Melodies Through Time: Tracing the Evolution of Music

  • Author: Admin
  • February 13, 2024
Melodies Through Time: Tracing the Evolution of Music
The Evolution of Music

Music, an integral part of human culture, has evolved dramatically through the ages. From the primal beats of ancient civilizations to the sophisticated compositions of the modern era, music's journey mirrors the progression of human society. This article delves into the rich history and evolution of music, exploring its transformation and its impact on culture and society.

The Dawn of Music: Prehistoric and Ancient Times

Music's origins are as old as humanity itself, rooted in the basic human instinct for rhythm and melody. In prehistoric times, music was predominantly rhythmic, using simple instruments like drums and clappers. These primal sounds served not just for entertainment, but as a means of communication and ritual.

The music of ancient civilizations, like Greece and Rome, began to incorporate more complex instruments and scales. The Greeks, for instance, developed theories of music that influenced Western music for centuries. They used music for entertainment, education, and as a tool for moral instruction, believing in its power to affect human emotions and behavior.

The Middle Ages: The Birth of Harmony

During the Middle Ages (500-1400 AD), music underwent significant changes. This era saw the emergence of the first notated music and the development of polyphony, a style involving multiple independent melodic lines. Gregorian chant, a form of plainchant, was predominant in religious settings, highlighting the importance of music in worship.

Secular music also flourished during this period, with troubadours and minstrels spreading stories and songs across Europe. This era laid the foundation for many musical forms and practices that would develop in the following centuries.

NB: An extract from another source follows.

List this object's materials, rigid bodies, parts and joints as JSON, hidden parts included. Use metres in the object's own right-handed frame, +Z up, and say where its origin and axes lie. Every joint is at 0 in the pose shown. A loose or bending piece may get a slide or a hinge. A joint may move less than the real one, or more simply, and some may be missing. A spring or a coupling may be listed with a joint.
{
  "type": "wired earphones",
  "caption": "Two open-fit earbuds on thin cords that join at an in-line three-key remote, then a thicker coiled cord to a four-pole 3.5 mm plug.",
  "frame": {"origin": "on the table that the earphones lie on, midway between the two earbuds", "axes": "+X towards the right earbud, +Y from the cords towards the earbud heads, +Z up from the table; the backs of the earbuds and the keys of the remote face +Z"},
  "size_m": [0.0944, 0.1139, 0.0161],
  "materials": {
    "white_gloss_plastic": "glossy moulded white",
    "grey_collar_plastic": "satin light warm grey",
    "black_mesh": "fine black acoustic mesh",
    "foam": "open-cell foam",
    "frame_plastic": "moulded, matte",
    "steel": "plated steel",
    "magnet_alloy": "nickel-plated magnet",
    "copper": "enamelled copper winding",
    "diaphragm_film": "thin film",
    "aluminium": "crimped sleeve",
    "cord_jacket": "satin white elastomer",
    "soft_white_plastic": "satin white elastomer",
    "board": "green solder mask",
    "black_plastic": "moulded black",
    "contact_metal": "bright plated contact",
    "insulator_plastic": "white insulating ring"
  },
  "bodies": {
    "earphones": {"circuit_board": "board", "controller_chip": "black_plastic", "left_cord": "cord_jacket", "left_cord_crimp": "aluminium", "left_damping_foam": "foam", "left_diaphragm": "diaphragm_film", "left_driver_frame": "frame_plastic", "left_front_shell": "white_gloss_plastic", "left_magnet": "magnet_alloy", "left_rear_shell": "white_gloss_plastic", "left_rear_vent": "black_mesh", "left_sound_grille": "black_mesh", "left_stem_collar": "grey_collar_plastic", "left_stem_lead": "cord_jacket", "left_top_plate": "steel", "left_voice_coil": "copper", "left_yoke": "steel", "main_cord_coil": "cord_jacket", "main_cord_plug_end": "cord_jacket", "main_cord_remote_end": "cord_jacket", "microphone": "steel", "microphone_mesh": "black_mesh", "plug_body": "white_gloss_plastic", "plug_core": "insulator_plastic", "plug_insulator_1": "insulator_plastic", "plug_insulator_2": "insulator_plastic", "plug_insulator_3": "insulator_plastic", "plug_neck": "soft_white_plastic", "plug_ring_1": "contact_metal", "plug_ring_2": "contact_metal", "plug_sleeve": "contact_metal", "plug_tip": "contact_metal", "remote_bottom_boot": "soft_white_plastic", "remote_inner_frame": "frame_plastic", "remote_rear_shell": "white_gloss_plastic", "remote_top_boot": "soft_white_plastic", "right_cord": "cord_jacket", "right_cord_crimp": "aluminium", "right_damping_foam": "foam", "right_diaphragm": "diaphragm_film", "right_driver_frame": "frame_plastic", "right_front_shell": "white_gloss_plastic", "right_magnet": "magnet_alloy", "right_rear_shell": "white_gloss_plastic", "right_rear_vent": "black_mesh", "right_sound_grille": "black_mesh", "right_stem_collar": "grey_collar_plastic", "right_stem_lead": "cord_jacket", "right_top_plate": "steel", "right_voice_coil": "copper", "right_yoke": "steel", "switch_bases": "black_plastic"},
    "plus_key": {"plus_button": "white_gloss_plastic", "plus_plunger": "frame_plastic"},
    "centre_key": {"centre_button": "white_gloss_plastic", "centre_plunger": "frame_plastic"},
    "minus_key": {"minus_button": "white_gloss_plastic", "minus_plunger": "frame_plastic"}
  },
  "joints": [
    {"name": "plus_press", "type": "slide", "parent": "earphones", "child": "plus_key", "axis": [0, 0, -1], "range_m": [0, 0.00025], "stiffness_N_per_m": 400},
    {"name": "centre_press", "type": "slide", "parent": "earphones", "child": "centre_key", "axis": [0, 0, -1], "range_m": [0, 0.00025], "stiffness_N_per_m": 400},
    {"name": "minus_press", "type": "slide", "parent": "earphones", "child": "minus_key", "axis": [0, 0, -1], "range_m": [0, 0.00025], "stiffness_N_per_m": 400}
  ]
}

The Renaissance: A Golden Age of Music

The Renaissance (1400-1600 AD) was a period of great creativity and innovation in music. Composers began to write music with greater expressiveness and emotional depth. The invention of the printing press in the 15th century allowed music to be distributed and shared more widely, leading to a rapid spread of musical styles and ideas.

Instrumental music gained prominence during this period, with the development of new instruments like the violin and the harpsichord. Vocal music also evolved, with the madrigal becoming a popular form of secular vocal music.

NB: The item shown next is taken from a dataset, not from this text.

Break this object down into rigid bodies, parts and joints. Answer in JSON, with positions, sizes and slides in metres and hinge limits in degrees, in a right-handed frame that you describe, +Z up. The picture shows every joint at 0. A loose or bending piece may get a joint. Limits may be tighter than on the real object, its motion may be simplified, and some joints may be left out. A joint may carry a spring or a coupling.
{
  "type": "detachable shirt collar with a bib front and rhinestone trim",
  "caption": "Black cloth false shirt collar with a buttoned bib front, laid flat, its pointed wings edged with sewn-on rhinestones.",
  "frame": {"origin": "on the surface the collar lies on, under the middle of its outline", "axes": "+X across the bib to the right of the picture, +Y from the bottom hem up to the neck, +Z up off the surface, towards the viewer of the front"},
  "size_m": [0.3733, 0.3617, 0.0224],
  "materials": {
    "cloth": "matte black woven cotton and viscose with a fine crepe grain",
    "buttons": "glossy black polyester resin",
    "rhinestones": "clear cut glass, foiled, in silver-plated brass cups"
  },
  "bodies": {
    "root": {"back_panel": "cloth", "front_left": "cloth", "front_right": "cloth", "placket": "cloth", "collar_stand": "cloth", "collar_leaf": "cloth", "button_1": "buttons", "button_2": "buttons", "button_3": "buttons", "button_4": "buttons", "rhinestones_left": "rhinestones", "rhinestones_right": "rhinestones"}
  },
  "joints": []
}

The Baroque Era: The Rise of the Composer

The Baroque period (1600-1750 AD) saw the rise of the composer as a central figure in music. This era introduced many of the forms that would dominate Western classical music, such as the opera, sonata, concerto, and symphony. Composers like Johann Sebastian Bach, George Frideric Handel, and Antonio Vivaldi were key figures of this period.

During the Baroque era, music became more dramatic and expressive. The use of harmony became more complex, and the development of tonality (the system of major and minor keys) became a defining characteristic of Western music.

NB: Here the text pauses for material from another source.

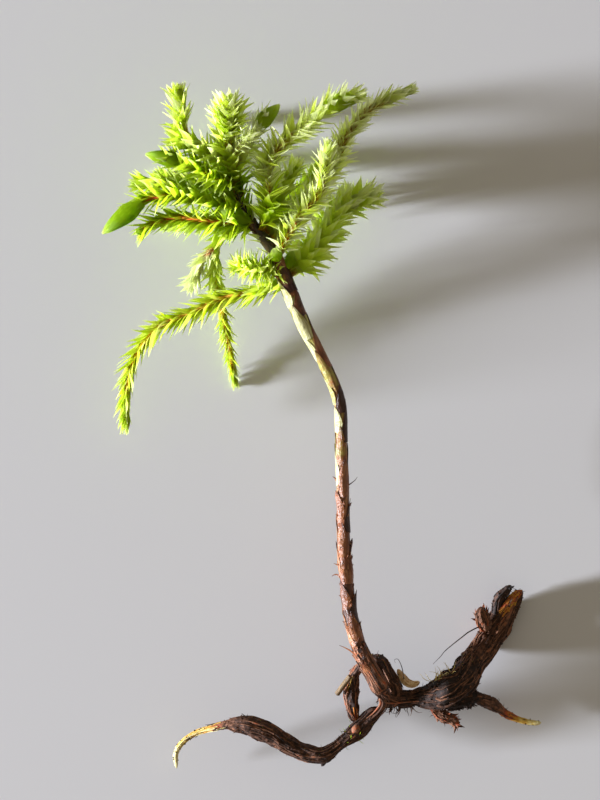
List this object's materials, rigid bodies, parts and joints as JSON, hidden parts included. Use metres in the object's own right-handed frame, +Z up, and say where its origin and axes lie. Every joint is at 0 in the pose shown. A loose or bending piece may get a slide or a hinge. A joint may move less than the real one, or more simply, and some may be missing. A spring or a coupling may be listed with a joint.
{
  "type": "tree moss plant",
  "caption": "Single picked tree moss plant lying on its side: palm-like leafy crown, bare scaly stem and a dark rhizome with runners.",
  "frame": {"origin": "on the surface under the centre of the plant's bounding box", "axes": "+Y from the rhizome to the crown's tips, +Z up from the surface, +X to the right as seen from above"},
  "size_m": [0.0436, 0.068, 0.0175],
  "materials": {
    "leaf_bright": "moist translucent yellow-green leaf",
    "leaf_mid": "moist translucent mid-green leaf",
    "leaf_dark": "moist translucent deep green leaf",
    "stem": "glossy papery scale leaves, cream-green above and red-brown below",
    "rhizome": "matte dark brown, soil-clad and fibrous",
    "root_tip": "satin yellow to red-brown root skin",
    "straw": "dull dry straw and bark"
  },
  "bodies": {
    "root": {"stem": "stem", "branch_long_drooping": "leaf_mid", "branch_hanging": "leaf_bright", "branch_pale_tuft": "leaf_bright", "branch_pale_blade": "leaf_bright", "branch_left_lower": "leaf_mid", "branch_left_bud": "leaf_mid", "branch_left_upper": "leaf_mid", "branch_pointed_bud": "leaf_dark", "branch_top_left": "leaf_bright", "leader_shoot": "leaf_bright", "branch_small_bright": "leaf_bright", "branch_dark_bud": "leaf_dark", "branch_top_middle": "leaf_mid", "branch_right_front": "leaf_bright", "branch_right_long": "leaf_mid", "branch_right_broad": "leaf_dark", "branch_inner": "leaf_dark", "branch_under_right": "leaf_dark", "branch_under_left": "leaf_dark", "branch_under_top": "leaf_dark", "branch_under_back": "leaf_dark", "rhizome": "rhizome", "left_runner": "rhizome", "side_root": "root_tip", "hanging_root": "rhizome", "root_strand": "rhizome", "straw_bit": "straw", "bark_bit": "straw"}
  },
  "joints": []
}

The Classical Period: Elegance and Form

The Classical period (1750-1820 AD) is characterized by a focus on clarity, order, and balance in music. Composers like Wolfgang Amadeus Mozart, Ludwig van Beethoven, and Franz Joseph Haydn wrote music that emphasized elegant melodies and clear structures. This period saw the development of the symphony and string quartet as major forms.

The piano became a popular instrument during this period, leading to the creation of a vast repertoire of piano music. Opera also continued to evolve, with the development of distinct styles like the opera buffa (comic opera).

The Romantic Era: Expression and Individualism

The Romantic era (1820-1900 AD) was marked by a focus on emotion, individualism, and personal expression in music. Composers like Johannes Brahms, Richard Wagner, and Pyotr Ilyich Tchaikovsky wrote music that was more expressive and often programmatic, meaning it was intended to tell a story or depict a scene.

This period saw the expansion of the orchestra and the use of new instruments and techniques. The piano continued to be a central instrument, with composers like Frédéric Chopin and Franz Liszt pushing its technical and expressive limits.

The 20th Century and Beyond: Innovation and Diversity

The 20th century brought unprecedented diversity and innovation in music. Composers like Igor Stravinsky and Arnold Schoenberg broke with traditional forms and harmonic structures, experimenting with new styles and techniques like atonality and serialism.

This century also saw the rise of popular music genres like jazz, rock, and pop, which would come to dominate the musical landscape. The advent of electronic music and technology has further expanded the possibilities of musical creation and distribution.


The history of music is a story of constant evolution and change. From the simple rhythms of our ancestors to the complex compositions of today, music has been a mirror to human culture and emotion. Its journey is far from over, and the future promises even more innovation and diversity in the world of music.